Available data:

------------------------------------------------

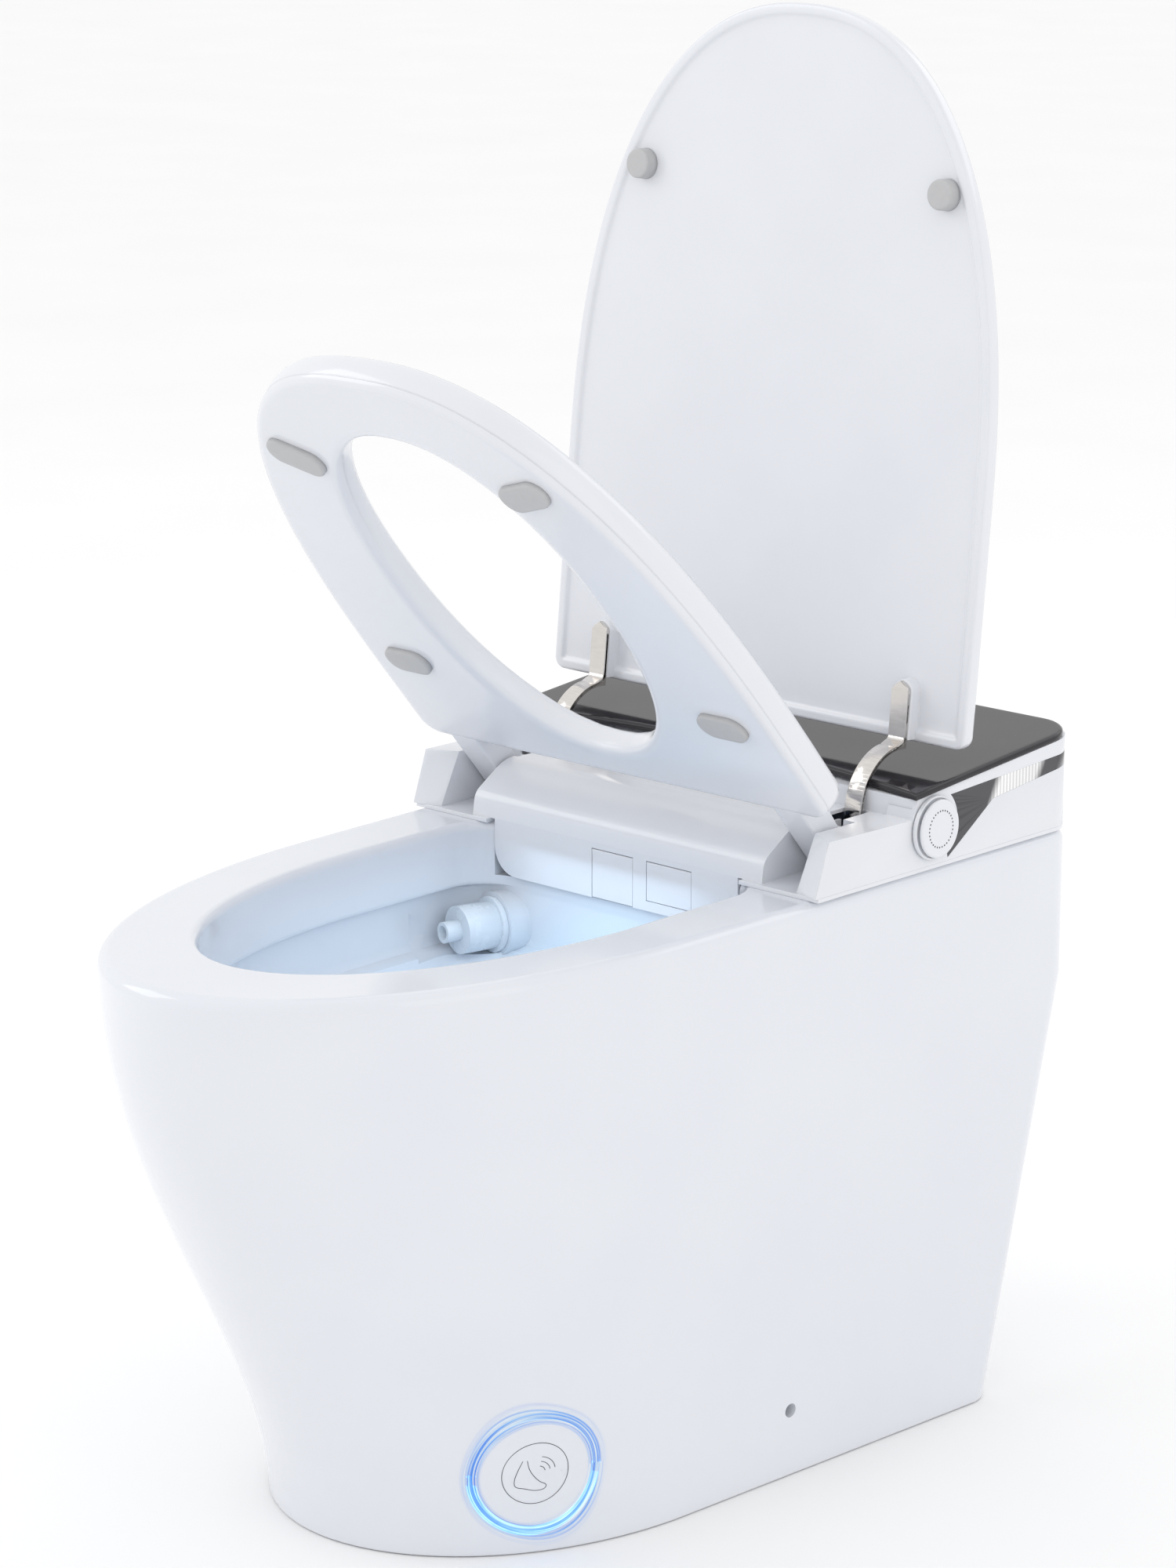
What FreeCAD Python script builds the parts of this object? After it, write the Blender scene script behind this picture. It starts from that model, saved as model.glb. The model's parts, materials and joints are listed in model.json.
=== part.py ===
"""One-piece electric bidet toilet: ceramic pedestal, seat unit, raised seat and open lid.

Frame: origin at the centre of the waste outlet on the floor, +Z up, the user faces -Y,
the wall is at +Y and +X is the side with the control knob. Millimetres.
The lid and the seat are drawn closed, then swung about their hinge axes to the rest pose.
"""
import FreeCAD
import Part
import math
import os
import re
import Sketcher

V = FreeCAD.Vector
doc = FreeCAD.newDocument("bidet_toilet")
sheet = doc.addObject("Spreadsheet::Sheet", "dims")

DIMENSIONS = {
    # pedestal: plan at the rim and at the floor
    "rim_z": 410, "rim_half": 181.5, "rim_length": 320, "rim_centre_y": -90, "rim_rear_half": 190,
    "rim_rear_y": 290, "foot_half": 156.5, "foot_length": 207, "foot_centre_y": -60,
    "foot_rear_half": 177, "foot_rear_y": 230, "corner_radius": 25, "lean_start_z": 305,
    "wall": 12, "rim_edge_radius": 9,
    # bowl opening and the flush channel under the rim
    "bowl_half": 128, "bowl_length": 237, "bowl_centre_y": -100, "bowl_rear_y": 24,
    "bowl_corner": 32, "channel_top_z": 365, "channel_floor_z": 322, "channel_undercut": 12,
    # waste way
    "trap_radius": 26, "outlet_radius": 45, "outlet_depth": 46, "outlet_wall": 12,
    # equipment bay at the rear
    "bay_half": 165, "bay_front_y": 52, "bay_rear_y": 270, "bay_floor_z": 290,
    "skirt_half": 112, "skirt_front_y": 18, "skirt_bottom_z": 374, "skirt_wall": 3,
    # side fixing holes and the foot sensor
    "fixing_y": 16.6, "fixing_z": 48.5, "fixing_radius": 5, "fixing_face_x": 165, "sensor_x": 125.8, "sensor_z": 58.5,
    "window_radius": 23, "ring_inner": 39, "ring_outer": 46,
    # seat unit
    "plate_thick": 3, "unit_half_front": 185, "unit_half_rear": 190, "unit_front_y": 14,
    "wing_inner": 163.5, "shell": 2.5, "block_half": 133, "deck_z": 447, "glass_front_z": 461,
    "glass_rise": 16, "glass_thick": 5, "glass_front_y": 110, "glass_bow": 20,
    "niche_rear_y": 82.5, "slot_inner": 129.5, "slot_outer": 149,
    # control knob
    "knob_y": 130, "knob_z": 439.4, "bezel_radius": 22, "trim_clear_radius": 27, "knob_radius": 20, "knob_gap": 0.4,
    # lid
    "lid_axis_y": 147, "lid_axis_z": 444, "lid_open": 95.75, "lid_half": 188.5, "lid_rear_y": 107,
    "lid_straight": 170, "lid_nose": 320, "lid_power": 2.3, "lid_rim_z": 453, "lid_top_z": 466,
    "lid_recess": 2.5, "lid_lip": 8, "arm_x": 138, "arm_width": 14, "arm_radius": 40,
    "arm_thick": 3, "arm_sweep": 115.75, "hub_radius": 8, "pin_radius": 4, "running_gap": 0.06,
    "bumper_radius": 10.5, "bumper_height": 10, "lid_bumper_x": 135, "lid_bumper_reach": 371,
    # seat
    "seat_axis_y": 71, "seat_axis_z": 424, "seat_raised": 49.5, "seat_half": 186,
    "seat_centre_y": -45, "seat_nose": 338, "seat_power": 2.45, "seat_rear_y": 14,
    "seat_under_z": 414.2, "seat_top_z": 440.5, "seat_wall": 3, "hole_half": 97,
    "hole_centre_y": -172, "hole_length": 156, "lug_inner": 136, "lug_outer": 160.5,
    "lug_radius": 9.5, "pad_height": 3.8,
    # wash wand
    "wand_slope": 22, "wand_x": -1, "wand_tip_y": 56.2, "wand_tip_z": 406.1, "wand_radius": 7,
    "wand_length": 110, "door_left": -20, "door_right": 18, "door_top_z": 409, "flap_left": 30,
    "flap_right": 71, "flap_bottom_z": 381, "door_thick": 2, "door_gap": 0.5,
    "hung_y": 19.2, "hung_z": 407.5, "hung_pin": 0.8,
    # dryer
    "blower_x": 52, "blower_y": 105, "blower_z": 371, "blower_radius": 31, "blower_width": 36,
}
for row, (alias, value) in enumerate(DIMENSIONS.items(), start=1):
    sheet.set(f"A{row}", alias)
    sheet.set(f"B{row}", str(value))
    sheet.setAlias(f"B{row}", alias)
doc.recompute()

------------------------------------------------

Set down the lines above as they stand, starting with the first line and ending with the line that contains "and open lid.".

Exercise result:
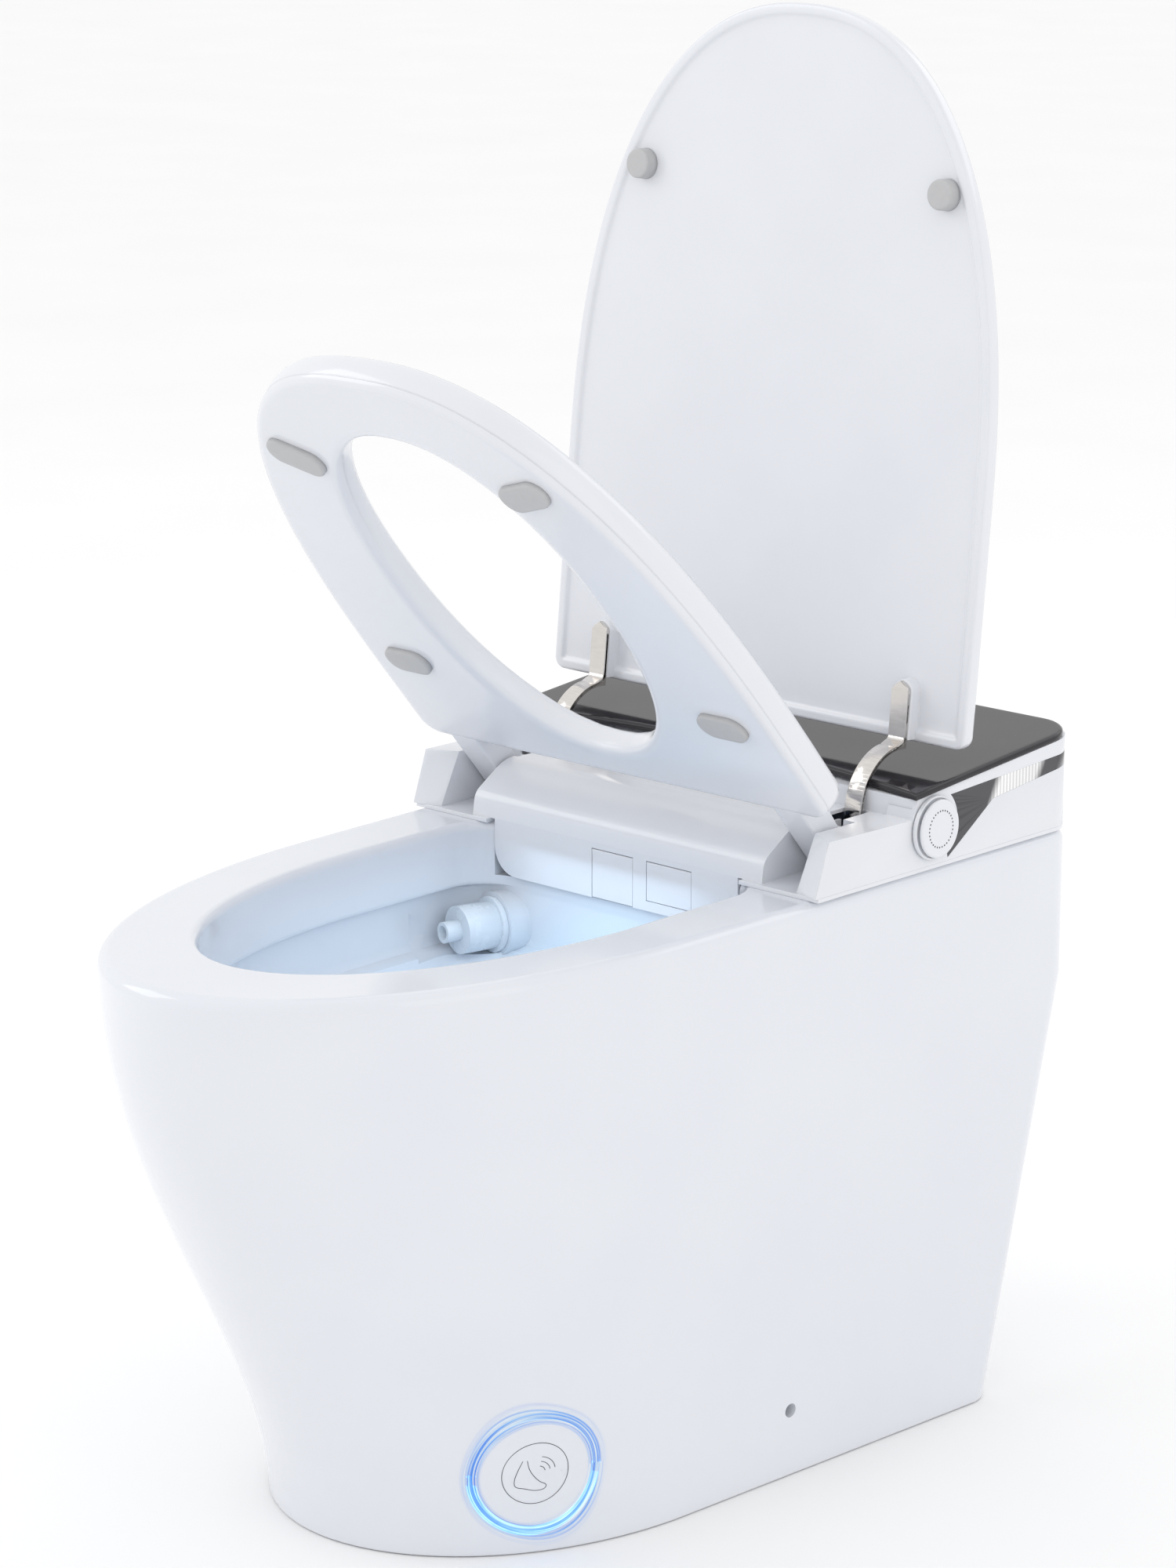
What FreeCAD Python script builds the parts of this object? After it, write the Blender scene script behind this picture. It starts from that model, saved as model.glb. The model's parts, materials and joints are listed in model.json.
=== part.py ===
"""One-piece electric bidet toilet: ceramic pedestal, seat unit, raised seat and open lid.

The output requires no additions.